** START OF Records shown **

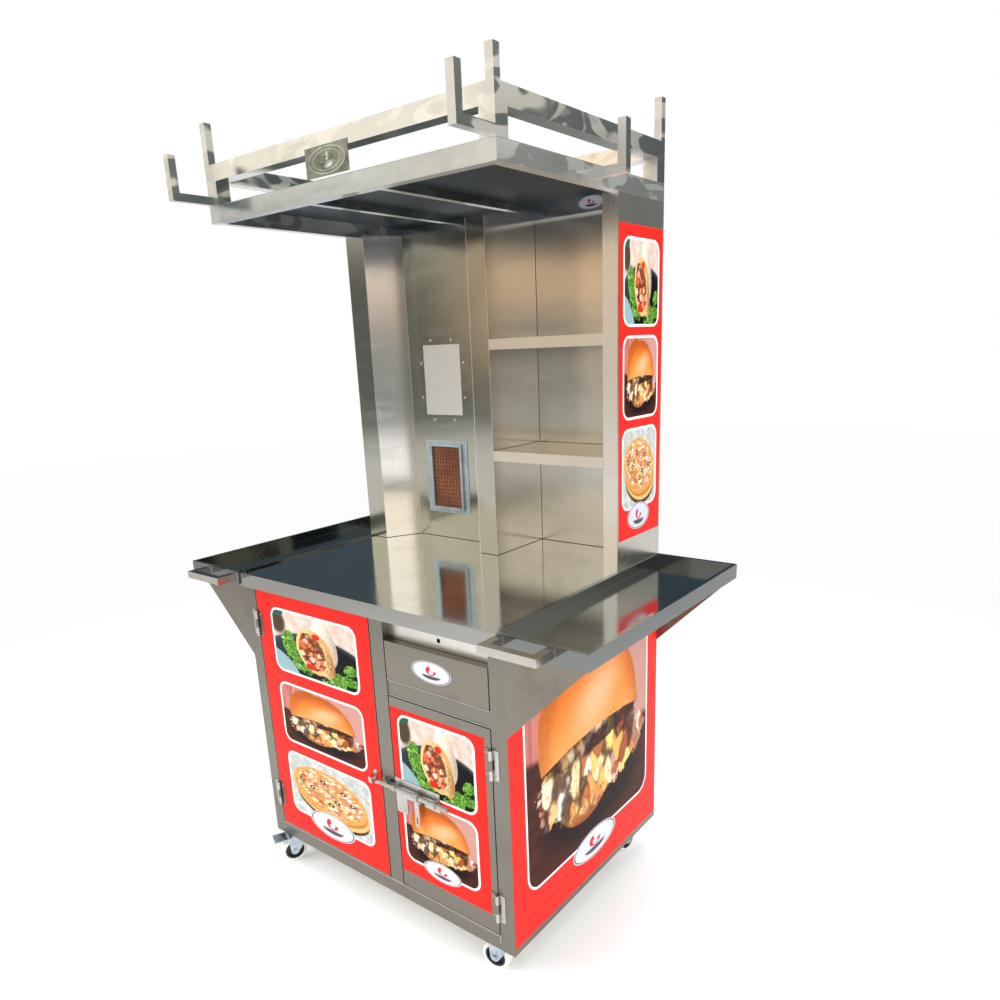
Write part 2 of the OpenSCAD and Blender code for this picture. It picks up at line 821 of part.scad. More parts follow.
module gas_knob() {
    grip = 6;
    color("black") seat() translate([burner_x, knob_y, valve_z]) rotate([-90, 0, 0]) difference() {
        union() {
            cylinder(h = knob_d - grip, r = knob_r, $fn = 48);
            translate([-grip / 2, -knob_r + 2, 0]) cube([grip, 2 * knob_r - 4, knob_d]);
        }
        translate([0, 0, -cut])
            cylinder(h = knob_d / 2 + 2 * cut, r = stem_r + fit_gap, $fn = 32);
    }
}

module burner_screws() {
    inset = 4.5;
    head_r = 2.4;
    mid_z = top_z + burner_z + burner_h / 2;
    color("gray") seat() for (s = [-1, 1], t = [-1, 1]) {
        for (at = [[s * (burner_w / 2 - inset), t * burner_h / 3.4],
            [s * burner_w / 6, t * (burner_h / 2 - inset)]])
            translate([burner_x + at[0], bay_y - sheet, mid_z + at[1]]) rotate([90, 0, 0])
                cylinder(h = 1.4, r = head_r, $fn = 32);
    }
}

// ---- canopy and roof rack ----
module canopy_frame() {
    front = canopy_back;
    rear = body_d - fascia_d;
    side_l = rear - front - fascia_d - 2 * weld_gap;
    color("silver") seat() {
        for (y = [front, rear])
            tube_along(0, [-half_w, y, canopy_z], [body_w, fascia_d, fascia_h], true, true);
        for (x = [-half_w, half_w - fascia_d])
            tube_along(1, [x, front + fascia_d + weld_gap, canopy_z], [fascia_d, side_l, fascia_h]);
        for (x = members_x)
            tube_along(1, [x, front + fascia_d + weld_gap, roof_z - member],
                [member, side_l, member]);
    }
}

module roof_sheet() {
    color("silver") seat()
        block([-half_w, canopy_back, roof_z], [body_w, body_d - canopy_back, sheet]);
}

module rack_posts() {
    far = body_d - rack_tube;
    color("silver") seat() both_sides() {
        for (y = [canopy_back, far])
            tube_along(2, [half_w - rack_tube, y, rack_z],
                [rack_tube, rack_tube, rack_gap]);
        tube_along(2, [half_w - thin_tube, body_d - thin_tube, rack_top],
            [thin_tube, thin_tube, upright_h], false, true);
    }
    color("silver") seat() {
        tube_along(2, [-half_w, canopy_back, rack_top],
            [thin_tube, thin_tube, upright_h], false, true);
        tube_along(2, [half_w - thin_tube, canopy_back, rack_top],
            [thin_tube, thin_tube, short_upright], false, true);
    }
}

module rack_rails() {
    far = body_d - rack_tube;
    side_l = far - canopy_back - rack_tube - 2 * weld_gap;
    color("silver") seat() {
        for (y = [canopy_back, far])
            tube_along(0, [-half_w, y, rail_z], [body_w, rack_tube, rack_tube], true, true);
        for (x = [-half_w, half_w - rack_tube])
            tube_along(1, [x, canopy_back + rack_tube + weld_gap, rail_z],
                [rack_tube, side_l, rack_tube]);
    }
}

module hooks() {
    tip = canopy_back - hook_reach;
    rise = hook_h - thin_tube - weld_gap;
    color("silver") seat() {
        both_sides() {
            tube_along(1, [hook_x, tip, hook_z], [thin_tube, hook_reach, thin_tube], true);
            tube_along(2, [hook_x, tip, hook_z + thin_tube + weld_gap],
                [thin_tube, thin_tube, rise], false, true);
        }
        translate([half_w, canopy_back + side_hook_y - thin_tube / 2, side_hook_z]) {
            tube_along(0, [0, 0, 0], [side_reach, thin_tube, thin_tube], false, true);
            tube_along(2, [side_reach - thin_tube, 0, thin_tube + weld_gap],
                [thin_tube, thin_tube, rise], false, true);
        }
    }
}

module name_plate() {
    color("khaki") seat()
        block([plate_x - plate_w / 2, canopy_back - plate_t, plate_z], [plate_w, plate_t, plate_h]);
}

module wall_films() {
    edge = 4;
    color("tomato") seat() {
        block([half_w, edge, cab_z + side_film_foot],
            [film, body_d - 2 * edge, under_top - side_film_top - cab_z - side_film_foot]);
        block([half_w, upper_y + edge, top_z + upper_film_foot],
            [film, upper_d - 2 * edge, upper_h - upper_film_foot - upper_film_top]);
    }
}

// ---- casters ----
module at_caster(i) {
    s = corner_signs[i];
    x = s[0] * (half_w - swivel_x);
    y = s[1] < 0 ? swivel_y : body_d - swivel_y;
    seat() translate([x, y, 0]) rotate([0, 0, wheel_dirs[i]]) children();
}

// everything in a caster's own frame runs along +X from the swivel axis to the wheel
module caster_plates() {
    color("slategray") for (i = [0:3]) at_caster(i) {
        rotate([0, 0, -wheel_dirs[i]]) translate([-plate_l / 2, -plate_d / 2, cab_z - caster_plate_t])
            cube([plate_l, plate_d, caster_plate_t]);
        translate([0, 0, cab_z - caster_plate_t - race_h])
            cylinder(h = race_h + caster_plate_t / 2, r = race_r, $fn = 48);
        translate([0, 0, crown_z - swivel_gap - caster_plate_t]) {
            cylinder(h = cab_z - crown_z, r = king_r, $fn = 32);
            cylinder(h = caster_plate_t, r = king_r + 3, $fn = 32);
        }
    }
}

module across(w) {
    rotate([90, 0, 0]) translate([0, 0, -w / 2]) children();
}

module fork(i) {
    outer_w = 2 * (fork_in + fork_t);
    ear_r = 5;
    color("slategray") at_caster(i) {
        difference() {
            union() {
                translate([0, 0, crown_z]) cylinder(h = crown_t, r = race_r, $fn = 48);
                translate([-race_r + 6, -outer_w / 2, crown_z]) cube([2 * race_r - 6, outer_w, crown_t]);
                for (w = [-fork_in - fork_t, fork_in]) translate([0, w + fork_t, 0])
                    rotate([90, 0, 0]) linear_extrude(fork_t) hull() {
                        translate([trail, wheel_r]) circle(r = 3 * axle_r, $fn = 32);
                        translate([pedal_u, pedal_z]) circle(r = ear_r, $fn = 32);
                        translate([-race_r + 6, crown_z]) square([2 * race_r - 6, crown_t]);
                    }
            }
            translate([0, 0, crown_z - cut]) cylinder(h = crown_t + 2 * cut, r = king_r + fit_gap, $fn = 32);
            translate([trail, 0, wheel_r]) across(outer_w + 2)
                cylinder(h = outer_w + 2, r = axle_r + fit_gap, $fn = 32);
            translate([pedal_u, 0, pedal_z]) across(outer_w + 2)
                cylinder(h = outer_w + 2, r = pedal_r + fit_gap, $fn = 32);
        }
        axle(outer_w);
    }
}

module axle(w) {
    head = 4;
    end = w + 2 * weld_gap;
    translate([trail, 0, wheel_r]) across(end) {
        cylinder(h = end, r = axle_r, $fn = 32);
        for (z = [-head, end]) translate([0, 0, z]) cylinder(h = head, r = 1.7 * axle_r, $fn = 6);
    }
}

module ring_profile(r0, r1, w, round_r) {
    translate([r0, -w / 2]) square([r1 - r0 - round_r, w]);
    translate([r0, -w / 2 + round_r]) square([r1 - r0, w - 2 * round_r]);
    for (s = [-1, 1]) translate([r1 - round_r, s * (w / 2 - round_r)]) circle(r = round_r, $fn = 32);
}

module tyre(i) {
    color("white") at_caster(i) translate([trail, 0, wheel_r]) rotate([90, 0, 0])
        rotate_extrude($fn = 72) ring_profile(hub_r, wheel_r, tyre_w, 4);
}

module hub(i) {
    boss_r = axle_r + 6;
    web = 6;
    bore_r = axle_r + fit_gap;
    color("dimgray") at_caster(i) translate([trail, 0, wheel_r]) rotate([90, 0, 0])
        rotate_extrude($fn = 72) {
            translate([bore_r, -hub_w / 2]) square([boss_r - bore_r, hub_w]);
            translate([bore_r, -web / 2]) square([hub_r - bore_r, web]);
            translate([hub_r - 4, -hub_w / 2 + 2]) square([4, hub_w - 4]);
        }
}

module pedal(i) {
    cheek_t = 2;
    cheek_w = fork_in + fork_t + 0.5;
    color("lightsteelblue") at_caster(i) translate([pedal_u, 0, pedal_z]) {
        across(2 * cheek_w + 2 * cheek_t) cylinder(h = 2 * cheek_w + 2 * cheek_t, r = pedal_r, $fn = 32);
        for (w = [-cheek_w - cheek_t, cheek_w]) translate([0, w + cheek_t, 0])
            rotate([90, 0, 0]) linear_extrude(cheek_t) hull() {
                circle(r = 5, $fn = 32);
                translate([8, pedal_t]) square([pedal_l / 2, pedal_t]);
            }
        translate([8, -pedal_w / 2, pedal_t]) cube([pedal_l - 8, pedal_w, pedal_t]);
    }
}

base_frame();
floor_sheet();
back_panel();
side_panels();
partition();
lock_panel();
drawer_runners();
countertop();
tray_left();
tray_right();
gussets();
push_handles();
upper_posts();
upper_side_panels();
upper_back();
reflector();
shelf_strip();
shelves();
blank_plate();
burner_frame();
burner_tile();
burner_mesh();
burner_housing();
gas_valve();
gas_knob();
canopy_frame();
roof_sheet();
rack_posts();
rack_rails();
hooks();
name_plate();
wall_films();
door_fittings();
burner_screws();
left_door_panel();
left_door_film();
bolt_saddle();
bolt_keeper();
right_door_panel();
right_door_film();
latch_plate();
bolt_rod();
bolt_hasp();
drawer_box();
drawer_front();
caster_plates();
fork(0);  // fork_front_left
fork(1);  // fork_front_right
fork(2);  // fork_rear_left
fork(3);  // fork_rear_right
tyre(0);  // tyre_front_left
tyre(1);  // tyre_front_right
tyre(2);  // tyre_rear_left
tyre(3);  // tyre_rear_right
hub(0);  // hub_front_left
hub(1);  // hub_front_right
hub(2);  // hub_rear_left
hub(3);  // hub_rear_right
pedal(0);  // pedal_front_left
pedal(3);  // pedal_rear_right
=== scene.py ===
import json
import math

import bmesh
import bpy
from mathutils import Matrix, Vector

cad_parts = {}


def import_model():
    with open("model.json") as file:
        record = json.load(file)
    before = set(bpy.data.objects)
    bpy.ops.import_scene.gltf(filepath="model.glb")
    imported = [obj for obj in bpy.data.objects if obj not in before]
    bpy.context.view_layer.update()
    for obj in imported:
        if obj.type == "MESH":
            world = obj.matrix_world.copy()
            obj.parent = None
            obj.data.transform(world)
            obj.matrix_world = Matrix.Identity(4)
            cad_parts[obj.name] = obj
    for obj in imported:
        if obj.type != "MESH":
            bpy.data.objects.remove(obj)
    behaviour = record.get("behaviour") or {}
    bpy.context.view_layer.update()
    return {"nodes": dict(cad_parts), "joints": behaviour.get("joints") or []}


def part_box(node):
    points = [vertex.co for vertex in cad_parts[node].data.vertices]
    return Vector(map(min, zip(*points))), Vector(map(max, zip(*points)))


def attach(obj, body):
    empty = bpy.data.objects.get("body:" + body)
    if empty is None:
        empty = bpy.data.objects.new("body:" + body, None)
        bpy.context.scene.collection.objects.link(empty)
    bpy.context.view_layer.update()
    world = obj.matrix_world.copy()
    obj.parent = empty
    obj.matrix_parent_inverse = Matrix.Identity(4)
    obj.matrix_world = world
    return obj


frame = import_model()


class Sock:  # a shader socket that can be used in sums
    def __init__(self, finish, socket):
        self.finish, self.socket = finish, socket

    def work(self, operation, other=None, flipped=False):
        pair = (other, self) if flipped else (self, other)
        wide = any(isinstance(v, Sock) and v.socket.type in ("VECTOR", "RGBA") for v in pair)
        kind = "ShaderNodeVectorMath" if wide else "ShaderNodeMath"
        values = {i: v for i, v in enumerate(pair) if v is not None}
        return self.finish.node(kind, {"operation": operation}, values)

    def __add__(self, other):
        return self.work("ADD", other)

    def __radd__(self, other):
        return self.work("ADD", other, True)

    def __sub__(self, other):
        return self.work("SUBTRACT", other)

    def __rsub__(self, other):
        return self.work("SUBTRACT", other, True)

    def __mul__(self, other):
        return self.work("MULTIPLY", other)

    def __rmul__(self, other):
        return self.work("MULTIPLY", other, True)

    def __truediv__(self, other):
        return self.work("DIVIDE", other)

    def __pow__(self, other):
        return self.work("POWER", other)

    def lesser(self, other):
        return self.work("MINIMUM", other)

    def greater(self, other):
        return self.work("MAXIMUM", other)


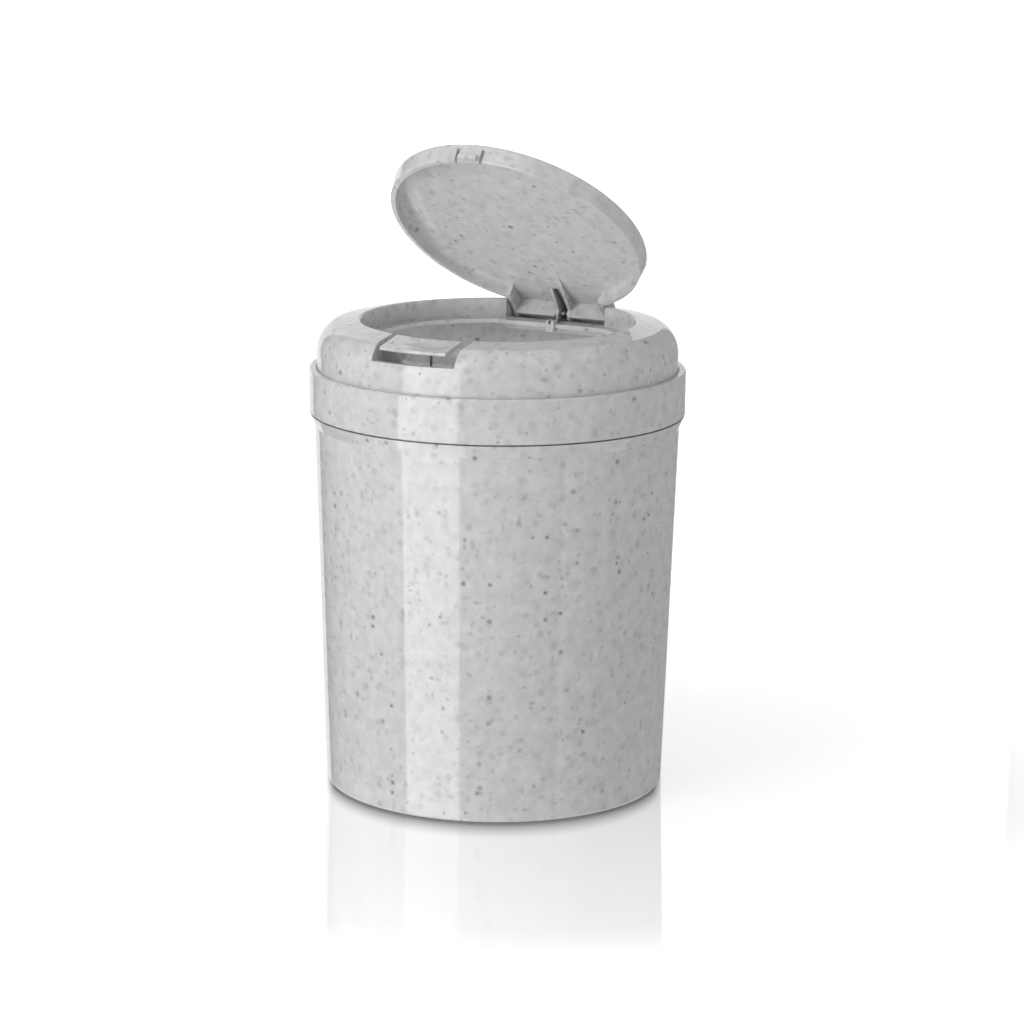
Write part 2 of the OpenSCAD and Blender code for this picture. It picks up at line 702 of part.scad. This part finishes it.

** END OF Records shown **

**Exercise details:**
Only the lines from the one containing "base_frame();" through the one containing "if empty is" are to be extracted, exactly as they appear, with both ends included.

**Result of the task:**
base_frame();
floor_sheet();
back_panel();
side_panels();
partition();
lock_panel();
drawer_runners();
countertop();
tray_left();
tray_right();
gussets();
push_handles();
upper_posts();
upper_side_panels();
upper_back();
reflector();
shelf_strip();
shelves();
blank_plate();
burner_frame();
burner_tile();
burner_mesh();
burner_housing();
gas_valve();
gas_knob();
canopy_frame();
roof_sheet();
rack_posts();
rack_rails();
hooks();
name_plate();
wall_films();
door_fittings();
burner_screws();
left_door_panel();
left_door_film();
bolt_saddle();
bolt_keeper();
right_door_panel();
right_door_film();
latch_plate();
bolt_rod();
bolt_hasp();
drawer_box();
drawer_front();
caster_plates();
fork(0);  // fork_front_left
fork(1);  // fork_front_right
fork(2);  // fork_rear_left
fork(3);  // fork_rear_right
tyre(0);  // tyre_front_left
tyre(1);  // tyre_front_right
tyre(2);  // tyre_rear_left
tyre(3);  // tyre_rear_right
hub(0);  // hub_front_left
hub(1);  // hub_front_right
hub(2);  // hub_rear_left
hub(3);  // hub_rear_right
pedal(0);  // pedal_front_left
pedal(3);  // pedal_rear_right
=== scene.py ===
import json
import math

import bmesh
import bpy
from mathutils import Matrix, Vector

cad_parts = {}


def import_model():
    with open("model.json") as file:
        record = json.load(file)
    before = set(bpy.data.objects)
    bpy.ops.import_scene.gltf(filepath="model.glb")
    imported = [obj for obj in bpy.data.objects if obj not in before]
    bpy.context.view_layer.update()
    for obj in imported:
        if obj.type == "MESH":
            world = obj.matrix_world.copy()
            obj.parent = None
            obj.data.transform(world)
            obj.matrix_world = Matrix.Identity(4)
            cad_parts[obj.name] = obj
    for obj in imported:
        if obj.type != "MESH":
            bpy.data.objects.remove(obj)
    behaviour = record.get("behaviour") or {}
    bpy.context.view_layer.update()
    return {"nodes": dict(cad_parts), "joints": behaviour.get("joints") or []}


def part_box(node):
    points = [vertex.co for vertex in cad_parts[node].data.vertices]
    return Vector(map(min, zip(*points))), Vector(map(max, zip(*points)))


def attach(obj, body):
    empty = bpy.data.objects.get("body:" + body)
    if empty is None:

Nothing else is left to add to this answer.